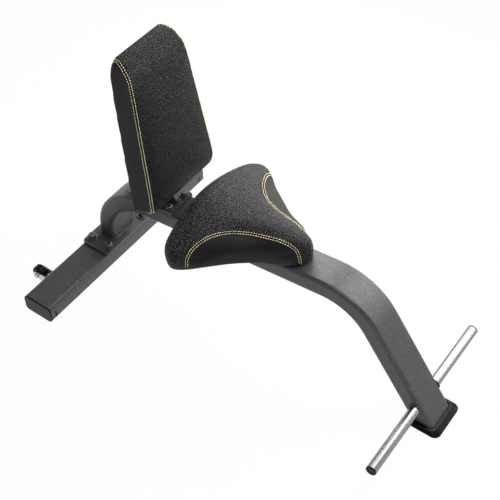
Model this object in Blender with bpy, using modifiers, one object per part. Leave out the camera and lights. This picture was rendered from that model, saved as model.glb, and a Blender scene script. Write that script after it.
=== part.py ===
"""Upright utility bench: a bent flat tube on a rear floor beam, with a leaning backrest,
a saddle-shaped seat, a foot peg bar and two transport wheels.

Metres, +Z up. The user faces +X, so +Y is the left side. Sizes along X are written from the
middle of the rear beam, and bench_origin then moves everything so that the world origin is
under the middle of the whole bench.
"""

import math

import bmesh
import bpy
from mathutils import Matrix, Vector

# Clearance between pieces that touch, and how far a cutter runs past what it cuts
GAP = 0.0003
PAST = 0.004

# Rear floor beam
BEAM_LENGTH = 0.720
BEAM_DEPTH = 0.100
BEAM_HEIGHT = 0.056
BEAM_CORNER = 0.012
BEAM_WALL = 0.003
CAP_FLANGE = 0.005
CAP_BEVEL = 0.0018
CAP_PLUG_DEPTH = 0.032
SLOT_FROM_END = 0.022
SLOT_WIDTH = 0.0045
SLOT_HEIGHT = 0.024
SLOT_BASE = 0.009

# Base plate that the main tube stands on
BASE_PLATE_LENGTH = 0.214
BASE_PLATE_DEPTH = 0.099
BASE_PLATE_THICKNESS = 0.008
BASE_PLATE_CORNER = 0.012
BASE_BOLT_X = 0.0315
BASE_BOLT_Y = 0.079

# Main tube
TUBE_WIDTH = 0.100
TUBE_HEIGHT = 0.055
TUBE_CORNER = 0.012
TUBE_WALL = 0.003
TUBE_BEND = 0.170
TUBE_RISE = math.radians(5.7)
TUBE_AXIS_HEIGHT = 0.254
LEG_ANGLE = math.radians(54.0)
LEG_REACH = 1.089

# Rubber boot under the front leg
BOOT_FLOOR = 0.006
BOOT_RIM = 0.0115
BOOT_LIP = 0.009
BOOT_SPREAD_FRONT = 0.017
BOOT_SPREAD_SIDE = 0.007
BOOT_CORNER = 0.020
BOOT_EDGE = 0.002
BOOT_CLEARANCE = 0.0018

# Foot peg bar
PEG_LENGTH = 0.552
PEG_RADIUS = 0.015
PEG_WALL = 0.002
PEG_HEIGHT = 0.0573
PEG_AHEAD = 0.0107
PEG_CAP_FLANGE = 0.004
PEG_CAP_PLUG = 0.018

# Bracket under the backrest post, on top of the main tube
BRACKET_X = 0.181
BRACKET_LENGTH = 0.170
BRACKET_WIDTH = 0.098
BRACKET_THICKNESS = 0.008
BRACKET_CORNER = 0.006
BRACKET_BOLT_X = 0.065
BRACKET_BOLT_Y = 0.0325

# Backrest pad, whose frame stands on the lower rear edge of the pad; corner radii are seen
# from the front, at the pad's back and at its front
BACK_X = 0.210
BACK_Z = 0.364
BACK_LEAN = math.radians(8.8)
BACK_HEIGHT = 0.462
BACK_HALF_WIDTH = 0.1395
BACK_NARROWING = 0.079
BACK_THICKNESS = 0.0705
BACK_BOTTOM_CORNER = (0.016, 0.026)
BACK_TOP_CORNER = (0.032, 0.008)
BACK_ROLL_HEIGHT = 0.082
BACK_ROLL_START = 0.014
BACK_REAR_DROP = 0.082
BACK_ROLL_POWER = 2.3
BACK_BOTTOM_RADIUS = 0.030
BACK_EDGE_RADIUS = 0.006
BACK_CROWN = 0.006
BACK_DRAW_IN = 0.002
COVER_THICKNESS = 0.003
COVER_INSET = 0.008
BACK_BOARD_THICKNESS = 0.012

# Backrest post and the plate that holds the pad
POST_WIDTH = 0.040
POST_DEPTH = 0.060
POST_CORNER = 0.006
POST_WALL = 0.0025
POST_TOP = 0.262
PLUG_HEAD = 0.004
PLUG_DEPTH = 0.018
RIB_THICKNESS = 0.012
RIB_REACH = 0.032
RIB_HEIGHT = 0.040
RIB_NOSE = 0.008
MOUNT_THICKNESS = 0.005
MOUNT_WIDTH = 0.130
MOUNT_BASE = 0.058
MOUNT_TOP = 0.262
MOUNT_CORNER = 0.010
MOUNT_SCREW_Y = 0.050
MOUNT_SCREW_ROWS = (("lower", 0.084), ("upper", 0.236))

# Seat, measured from SEAT_X along the top of the main tube. Each point of half its outline has
# its reach forward, its half-width and the radius of the cushion's upper edge there.
SEAT_X = 0.500
SEAT_OUTLINE = (
    (-0.167, 0.000, 0.044),
    (-0.165, 0.060, 0.044),
    (-0.158, 0.120, 0.038),
    (-0.143, 0.186, 0.028),
    (-0.107, 0.214, 0.022),
    (-0.070, 0.199, 0.024),
    (-0.028, 0.162, 0.030),
    (0.020, 0.120, 0.030),
    (0.073, 0.084, 0.028),
    (0.126, 0.061, 0.024),
    (0.171, 0.038, 0.022),
    (0.191, 0.000, 0.020),
)
SEAT_SAMPLES = 3
SEAT_TOP_HEIGHT = 0.4245
SEAT_CROWN = (1.32, 6.0)
SEAT_SPINE = (-0.115, 0.135)
SEAT_UNDERCUT = 0.004
SEAT_BOARD_INSET = 0.014
SEAT_BOARD_THICKNESS = 0.015
SEAT_PLATE_THICKNESS = 0.003
SEAT_PLATE_REAR = (-0.150, 0.092)
SEAT_PLATE_FRONT = (0.045, 0.078)
SEAT_PLATE_CORNER = 0.012
SEAT_SCREWS = (("rear", -0.115, 0.076), ("front", 0.020, 0.066))

# Transport wheels
WHEEL_Y = 0.2515
WHEEL_AXLE_X = -0.089
WHEEL_AXLE_Z = 0.031
WHEEL_RADIUS = 0.0225
WHEEL_WIDTH = 0.024
WHEEL_EDGE = 0.003
HUB_RECESS = 0.002
WHEEL_BRACKET_HEIGHT = 0.024
WHEEL_BRACKET_WALL = 0.003
WHEEL_SIDE_PLAY = 0.0015
SPACER_RADIUS = 0.0065
BRACKET_SCREW_Y = 0.008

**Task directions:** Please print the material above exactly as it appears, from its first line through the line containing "BOOT_CLEARANCE = 0.0018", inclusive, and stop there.

**Output of the task:**
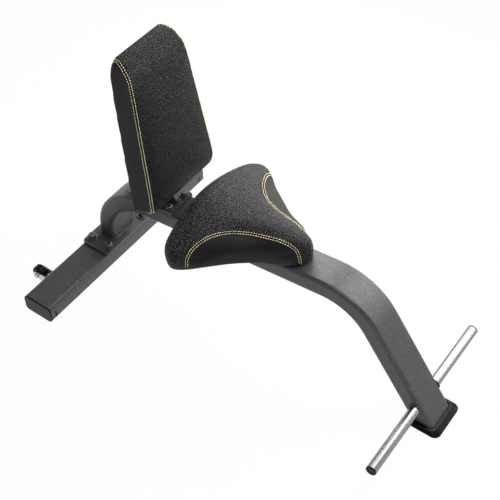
Model this object in Blender with bpy, using modifiers, one object per part. Leave out the camera and lights. This picture was rendered from that model, saved as model.glb, and a Blender scene script. Write that script after it.
=== part.py ===
"""Upright utility bench: a bent flat tube on a rear floor beam, with a leaning backrest,
a saddle-shaped seat, a foot peg bar and two transport wheels.

Metres, +Z up. The user faces +X, so +Y is the left side. Sizes along X are written from the
middle of the rear beam, and bench_origin then moves everything so that the world origin is
under the middle of the whole bench.
"""

import math

import bmesh
import bpy
from mathutils import Matrix, Vector

# Clearance between pieces that touch, and how far a cutter runs past what it cuts
GAP = 0.0003
PAST = 0.004

# Rear floor beam
BEAM_LENGTH = 0.720
BEAM_DEPTH = 0.100
BEAM_HEIGHT = 0.056
BEAM_CORNER = 0.012
BEAM_WALL = 0.003
CAP_FLANGE = 0.005
CAP_BEVEL = 0.0018
CAP_PLUG_DEPTH = 0.032
SLOT_FROM_END = 0.022
SLOT_WIDTH = 0.0045
SLOT_HEIGHT = 0.024
SLOT_BASE = 0.009

# Base plate that the main tube stands on
BASE_PLATE_LENGTH = 0.214
BASE_PLATE_DEPTH = 0.099
BASE_PLATE_THICKNESS = 0.008
BASE_PLATE_CORNER = 0.012
BASE_BOLT_X = 0.0315
BASE_BOLT_Y = 0.079

# Main tube
TUBE_WIDTH = 0.100
TUBE_HEIGHT = 0.055
TUBE_CORNER = 0.012
TUBE_WALL = 0.003
TUBE_BEND = 0.170
TUBE_RISE = math.radians(5.7)
TUBE_AXIS_HEIGHT = 0.254
LEG_ANGLE = math.radians(54.0)
LEG_REACH = 1.089

# Rubber boot under the front leg
BOOT_FLOOR = 0.006
BOOT_RIM = 0.0115
BOOT_LIP = 0.009
BOOT_SPREAD_FRONT = 0.017
BOOT_SPREAD_SIDE = 0.007
BOOT_CORNER = 0.020
BOOT_EDGE = 0.002
BOOT_CLEARANCE = 0.0018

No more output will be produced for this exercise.